[EXTRACTED INFORMATION]:
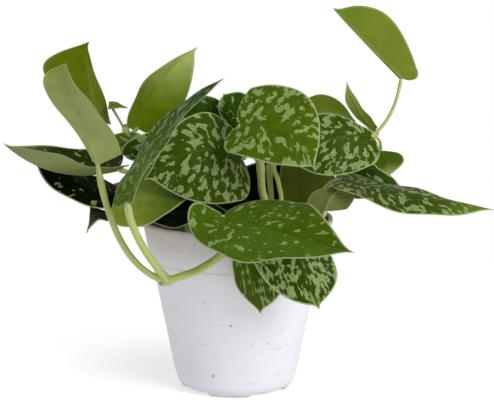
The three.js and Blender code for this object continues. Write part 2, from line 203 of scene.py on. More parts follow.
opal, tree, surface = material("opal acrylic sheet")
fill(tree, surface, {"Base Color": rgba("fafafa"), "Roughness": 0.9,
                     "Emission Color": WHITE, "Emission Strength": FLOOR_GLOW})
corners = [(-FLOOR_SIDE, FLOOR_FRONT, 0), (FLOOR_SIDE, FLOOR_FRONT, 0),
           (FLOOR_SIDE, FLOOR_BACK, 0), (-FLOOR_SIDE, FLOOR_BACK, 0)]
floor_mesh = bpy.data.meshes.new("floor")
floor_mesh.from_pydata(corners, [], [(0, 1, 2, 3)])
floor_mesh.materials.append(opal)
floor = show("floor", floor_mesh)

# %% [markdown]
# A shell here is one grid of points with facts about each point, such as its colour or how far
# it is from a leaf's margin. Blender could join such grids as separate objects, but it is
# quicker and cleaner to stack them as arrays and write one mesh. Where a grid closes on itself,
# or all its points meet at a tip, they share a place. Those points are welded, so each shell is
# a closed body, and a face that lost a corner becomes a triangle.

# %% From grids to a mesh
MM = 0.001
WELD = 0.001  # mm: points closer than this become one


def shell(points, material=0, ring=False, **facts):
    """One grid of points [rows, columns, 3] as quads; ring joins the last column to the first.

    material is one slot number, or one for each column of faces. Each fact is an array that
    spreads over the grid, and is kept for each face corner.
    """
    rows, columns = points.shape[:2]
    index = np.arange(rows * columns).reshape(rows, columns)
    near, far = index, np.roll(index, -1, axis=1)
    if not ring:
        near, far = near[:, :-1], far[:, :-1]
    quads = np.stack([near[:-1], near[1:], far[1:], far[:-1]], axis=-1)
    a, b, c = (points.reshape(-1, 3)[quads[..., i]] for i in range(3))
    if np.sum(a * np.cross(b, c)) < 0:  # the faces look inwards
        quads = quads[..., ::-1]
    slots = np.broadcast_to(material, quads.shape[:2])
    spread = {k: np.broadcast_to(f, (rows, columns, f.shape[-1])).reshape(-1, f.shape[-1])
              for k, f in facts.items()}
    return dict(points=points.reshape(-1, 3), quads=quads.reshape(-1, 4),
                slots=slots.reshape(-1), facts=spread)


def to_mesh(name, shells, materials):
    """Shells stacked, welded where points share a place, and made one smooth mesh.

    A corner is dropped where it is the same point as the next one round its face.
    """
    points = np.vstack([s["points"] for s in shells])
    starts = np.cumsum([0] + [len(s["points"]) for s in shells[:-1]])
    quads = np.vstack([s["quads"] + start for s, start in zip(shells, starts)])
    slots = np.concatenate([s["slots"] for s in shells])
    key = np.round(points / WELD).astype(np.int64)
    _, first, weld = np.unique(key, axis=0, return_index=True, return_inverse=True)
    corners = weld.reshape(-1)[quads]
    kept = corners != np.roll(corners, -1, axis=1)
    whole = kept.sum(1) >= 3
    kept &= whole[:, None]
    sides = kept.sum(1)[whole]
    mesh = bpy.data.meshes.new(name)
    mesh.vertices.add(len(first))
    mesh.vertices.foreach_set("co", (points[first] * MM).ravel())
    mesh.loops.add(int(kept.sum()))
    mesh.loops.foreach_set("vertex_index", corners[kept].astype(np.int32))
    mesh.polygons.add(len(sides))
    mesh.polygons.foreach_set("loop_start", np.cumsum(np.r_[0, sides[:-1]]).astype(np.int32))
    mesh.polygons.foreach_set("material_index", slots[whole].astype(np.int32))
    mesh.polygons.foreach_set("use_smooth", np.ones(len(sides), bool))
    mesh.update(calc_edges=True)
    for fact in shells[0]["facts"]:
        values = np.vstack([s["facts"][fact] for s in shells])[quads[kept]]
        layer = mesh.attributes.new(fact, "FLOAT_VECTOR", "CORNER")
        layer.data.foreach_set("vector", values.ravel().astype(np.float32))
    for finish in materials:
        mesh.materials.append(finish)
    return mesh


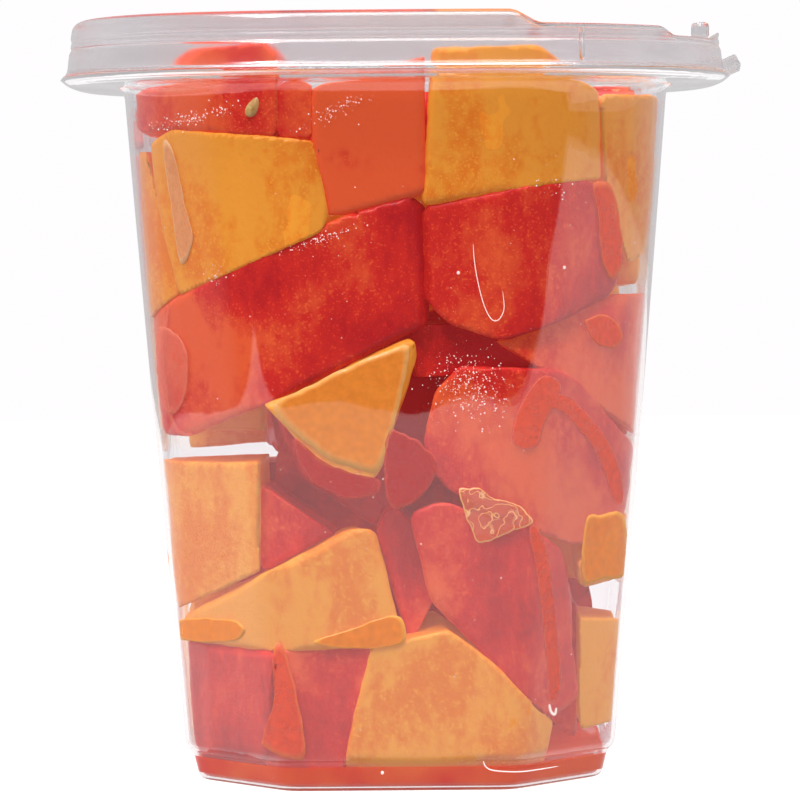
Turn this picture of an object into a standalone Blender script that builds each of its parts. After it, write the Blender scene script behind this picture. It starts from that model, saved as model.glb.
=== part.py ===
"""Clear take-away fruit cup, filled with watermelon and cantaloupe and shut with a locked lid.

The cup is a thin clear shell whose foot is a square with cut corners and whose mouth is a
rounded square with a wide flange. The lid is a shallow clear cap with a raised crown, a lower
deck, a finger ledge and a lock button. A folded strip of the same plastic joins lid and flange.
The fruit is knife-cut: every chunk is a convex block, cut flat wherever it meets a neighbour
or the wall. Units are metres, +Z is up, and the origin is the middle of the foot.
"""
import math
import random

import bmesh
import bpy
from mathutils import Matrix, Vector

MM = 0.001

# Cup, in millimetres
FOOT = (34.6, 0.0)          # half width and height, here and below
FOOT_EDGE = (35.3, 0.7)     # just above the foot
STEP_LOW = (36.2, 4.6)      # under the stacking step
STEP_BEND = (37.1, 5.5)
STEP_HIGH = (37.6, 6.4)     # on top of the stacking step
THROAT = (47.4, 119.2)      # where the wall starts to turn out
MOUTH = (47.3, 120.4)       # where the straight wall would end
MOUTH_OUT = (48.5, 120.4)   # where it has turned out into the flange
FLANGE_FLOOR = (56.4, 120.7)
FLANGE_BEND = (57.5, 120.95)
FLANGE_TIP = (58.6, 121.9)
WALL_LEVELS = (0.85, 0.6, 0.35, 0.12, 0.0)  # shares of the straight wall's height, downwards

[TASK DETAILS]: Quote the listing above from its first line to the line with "to the first.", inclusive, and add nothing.

[COMPLETED TASK]:
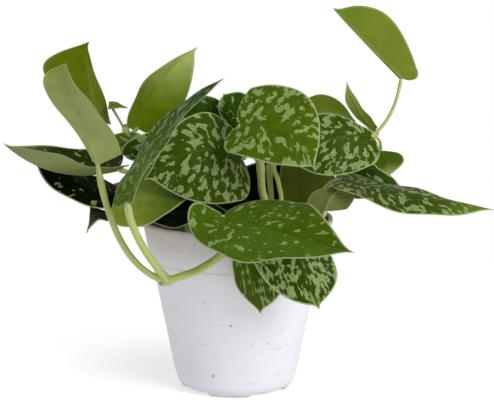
The three.js and Blender code for this object continues. Write part 2, from line 203 of scene.py on. More parts follow.
opal, tree, surface = material("opal acrylic sheet")
fill(tree, surface, {"Base Color": rgba("fafafa"), "Roughness": 0.9,
                     "Emission Color": WHITE, "Emission Strength": FLOOR_GLOW})
corners = [(-FLOOR_SIDE, FLOOR_FRONT, 0), (FLOOR_SIDE, FLOOR_FRONT, 0),
           (FLOOR_SIDE, FLOOR_BACK, 0), (-FLOOR_SIDE, FLOOR_BACK, 0)]
floor_mesh = bpy.data.meshes.new("floor")
floor_mesh.from_pydata(corners, [], [(0, 1, 2, 3)])
floor_mesh.materials.append(opal)
floor = show("floor", floor_mesh)

# %% [markdown]
# A shell here is one grid of points with facts about each point, such as its colour or how far
# it is from a leaf's margin. Blender could join such grids as separate objects, but it is
# quicker and cleaner to stack them as arrays and write one mesh. Where a grid closes on itself,
# or all its points meet at a tip, they share a place. Those points are welded, so each shell is
# a closed body, and a face that lost a corner becomes a triangle.

# %% From grids to a mesh
MM = 0.001
WELD = 0.001  # mm: points closer than this become one


def shell(points, material=0, ring=False, **facts):
    """One grid of points [rows, columns, 3] as quads; ring joins the last column to the first.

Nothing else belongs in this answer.